After the Haiti earthquake in 2010, when most people’s savings lay buried under mountains of rubble, Priya Jaisinghani and I visited and imagined how to get a whole new, mobile-based financial system up and running as quickly as possible. Kay McGowan saw an opportunity to reduce corruption in Afghanistan by allowing more police officers and government employees to be paid via their phones. Christopher Burns saw the huge gender gap in mobile phone ownership among the world’s poor and initiated conversations with the mobile operators’ association, GSMA, and the Cherie Blair Foundation for Women to ensure women weren’t left behind in the mobile revolution.

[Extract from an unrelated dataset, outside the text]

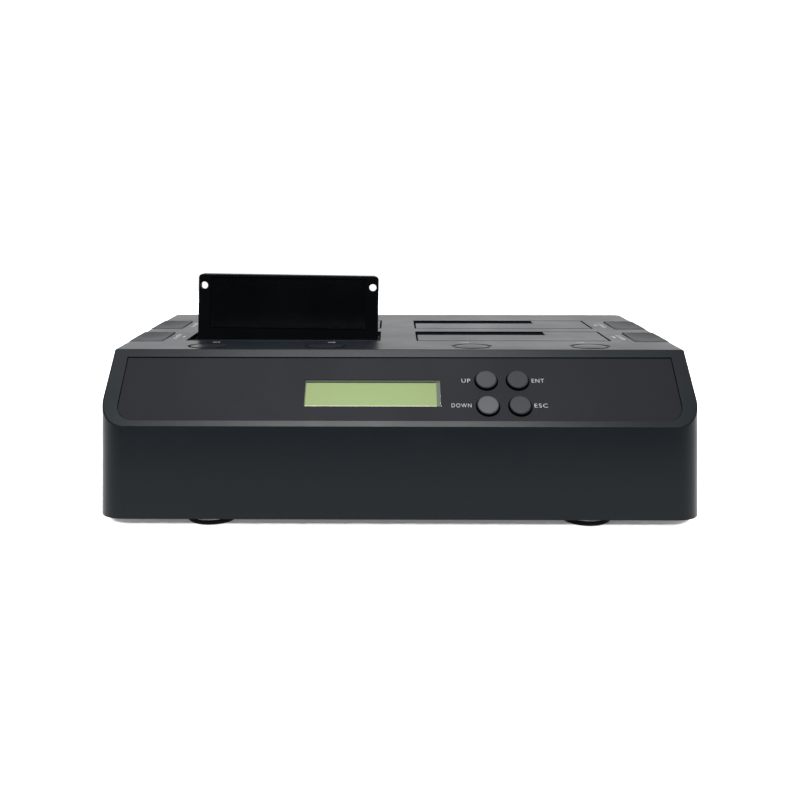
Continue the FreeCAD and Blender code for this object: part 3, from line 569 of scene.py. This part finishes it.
# ------------------------------------------------------------------ floor and light
m, nt, sh = new_material("studio_floor")
sh.inputs["Base Color"].default_value = (0.70, 0.70, 0.70, 1)
sh.inputs["Roughness"].default_value = 1.0
sh.inputs["Specular IOR Level"].default_value = 0.0
sh.inputs["Emission Color"].default_value = (1, 1, 1, 1)
sh.inputs["Emission Strength"].default_value = 0.16
bm = bmesh.new()
add_box(bm, -1100, 1100, -245, 1100, -4, 0)
me = bpy.data.meshes.new("floor")
bmesh.ops.recalc_face_normals(bm, faces=bm.faces)
bm.to_mesh(me)
bm.free()
me.materials.append(m)
floor = bpy.data.objects.new("floor", me)
bpy.context.scene.collection.objects.link(floor)

world = bpy.data.worlds.new("studio")
bpy.context.scene.world = world
world.use_nodes = True
nt = world.node_tree
nt.nodes.clear()
out = nt.nodes.new("ShaderNodeOutputWorld")
seen = nt.nodes.new("ShaderNodeBackground")
seen.inputs["Color"].default_value = (1, 1, 1, 1)
seen.inputs["Strength"].default_value = 1.05
lit = nt.nodes.new("ShaderNodeBackground")
tc = nt.nodes.new("ShaderNodeTexCoord")
sep = nt.nodes.new("ShaderNodeSeparateXYZ")
nt.links.new(tc.outputs["Generated"], sep.inputs["Vector"])
# dark in front of the object, bright behind and beside it
back = nt.nodes.new("ShaderNodeMapRange")
back.interpolation_type = "SMOOTHSTEP"
back.inputs["From Min"].default_value = -0.75
back.inputs["From Max"].default_value = 0.45
back.inputs["To Min"].default_value = 0.02
back.inputs["To Max"].default_value = 1.70
nt.links.new(sep.outputs["Y"], back.inputs["Value"])
nt.links.new(back.outputs["Result"], lit.inputs["Strength"])
lp = nt.nodes.new("ShaderNodeLightPath")
mix = nt.nodes.new("ShaderNodeMixShader")
nt.links.new(lp.outputs["Is Camera Ray"], mix.inputs["Fac"])
nt.links.new(lit.outputs["Background"], mix.inputs[1])
nt.links.new(seen.outputs["Background"], mix.inputs[2])
nt.links.new(mix.outputs["Shader"], out.inputs["Surface"])


def area(name, loc, target, size, power, color=(1, 1, 1)):
    d = bpy.data.lights.new(name, "AREA")
    d.shape = "RECTANGLE"
    d.size, d.size_y = size
    d.energy = power
    d.color = color
    o = bpy.data.objects.new(name, d)
    o.location = loc
    o.rotation_euler = (Vector(target) - Vector(loc)).to_track_quat("-Z", "Y").to_euler()
    o.visible_camera = False
    bpy.context.scene.collection.objects.link(o)
    return o


area("top_box", (-0.045, -0.45, 1.04), (-0.02, -0.09, 0.05), (0.42, 0.46), 31.5)


def sun(name, azimuth, elevation, strength, angle):
    """Distant light from a direction: azimuth 0 is straight in front of the object, elevation above the floor."""
    d = bpy.data.lights.new(name, "SUN")
    d.energy = strength
    d.angle = math.radians(angle)
    o = bpy.data.objects.new(name, d)
    az, el = math.radians(azimuth), math.radians(elevation)
    come = Vector((math.sin(az) * math.cos(el), -math.cos(az) * math.cos(el), math.sin(el)))
    o.rotation_euler = (-come).to_track_quat("-Z", "Y").to_euler()
    bpy.context.scene.collection.objects.link(o)
    return o


key_sun = sun("front_fill", 0.0, 38.0, 4.6, 16.0)
floor_sun = sun("floor_fill", 0.0, 25.0, 9.0, 5.0)

# the low light only washes the floor, the high one only the object
only = bpy.data.collections.new("floor_light_set")
only.objects.link(floor)
floor_sun.light_linking.receiver_collection = only
rest = bpy.data.collections.new("object_light_set")
rest.objects.link(floor)
key_sun.light_linking.receiver_collection = rest
rest.collection_objects[0].light_linking.link_state = "EXCLUDE"

sc = bpy.context.scene
sc.view_settings.view_transform = "Standard"
sc.view_settings.look = "None"
sc.view_settings.exposure = 0.0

Sandhya Rao and Richard Greene knew that too many mothers and children still were dying during childbirth. Working with Johnson & Johnson, they conceived a way for pregnant or new mothers in the developing world to receive simple health text and voice messages. Understanding that many poor farmers own a phone, Judy Payne realized this meant that helpful information like market pricing on inputs and commodities, delivered via mobile, could help raise their incomes.
From the beginning, we designed for global scale, realizing that these collective pieces had the power to be truly transformational. With mobile phone ownership exploding in the developing world, we knew we had the opportunity to rethink how we use mobile technology to achieve faster, cheaper and more sustainable development results.
Today, the Mobile Solutions team is tackling policy and regulatory issues, addressing access and affordability, and boasts an internal mobile enthusiast group and is busy recruiting partners from the private and donor sectors. That is why I’m incredibly proud to announce that today USAID received the ‘Best Government Policy for Mobile Development’ award at GSMA’s Mobile World Congress 2013.
This award not only recognizes the critical global leadership role USAID is playing in this arena, it emphasizes the important role mobile phones play in international development. We see it as a symbol to push new boundaries and dedicate ourselves to scale some of our current initiatives, including:
- The Better Than Cash Alliance, launched in September 2012, is accelerating the move towards electronic payments, particularly mobile, in order to enhance efficiency, accountability and transparency. The governments of the Philippines, Afghanistan, Kenya, Peru and Colombia have made public commitments to achieving this shift. Internally, USAID has led the U.S. government by issuing an agency-wide order to move away from the use of cash and by working with our implementing partners to drive millions of dollars toward mobile payments.
- To broaden mobile access, USAID has strengthened its GSMA mWomen partnership to close the mobile phone gender gap in the developing world. We have helped build the business case for mobile network operators to design products and services that meet the needs of women and their families. And we’re encouraged by the work Asiacell has done in Iraq, launching a new product line designed for women that includes the freedom to choose off-peak hours, a free service to block any number from calling or texting, and discounts on female-focused value added services. In less than 9 months, 1.2 million new female subscribers joined the service, an increase of 25% over the total female subscriber base.
- We’ve even held a Design Challenge with GSMA, AusAID and the Qtel Group, to make the smartphone user experience more intuitive for technically illiterate populations, particularly women. Given the pace of smartphone growth in the developing world, we’re hoping to get ahead of the curve by encouraging the mobile industry to design more compelling interfaces that address fundamental access issues. The winners of this challenge were announced today.
- The Mobile Alliance for Maternal Action (MAMA) has ramped up since its launch in 2011. Our work with private and public sector partners to deliver timely health messages via mobile phones to expectant and new mothers has sparked quick adoption in Bangladesh and South Africa. Over 140,000 women have been reached, with a target of over two million mothers in Bangladesh alone by 2015. To date, mHealth providers in 111 organizations have applied to download MAMA adaptable messages in 49 countries.
These are just a few examples of the incredible work USAID and our partners are doing to advance mobile policy, and a true testament that we remain on the cutting edge of development. As we continue to utilize technology to maximize our impact, we invite public and private partners to join us in tackling the global issues that affect us all.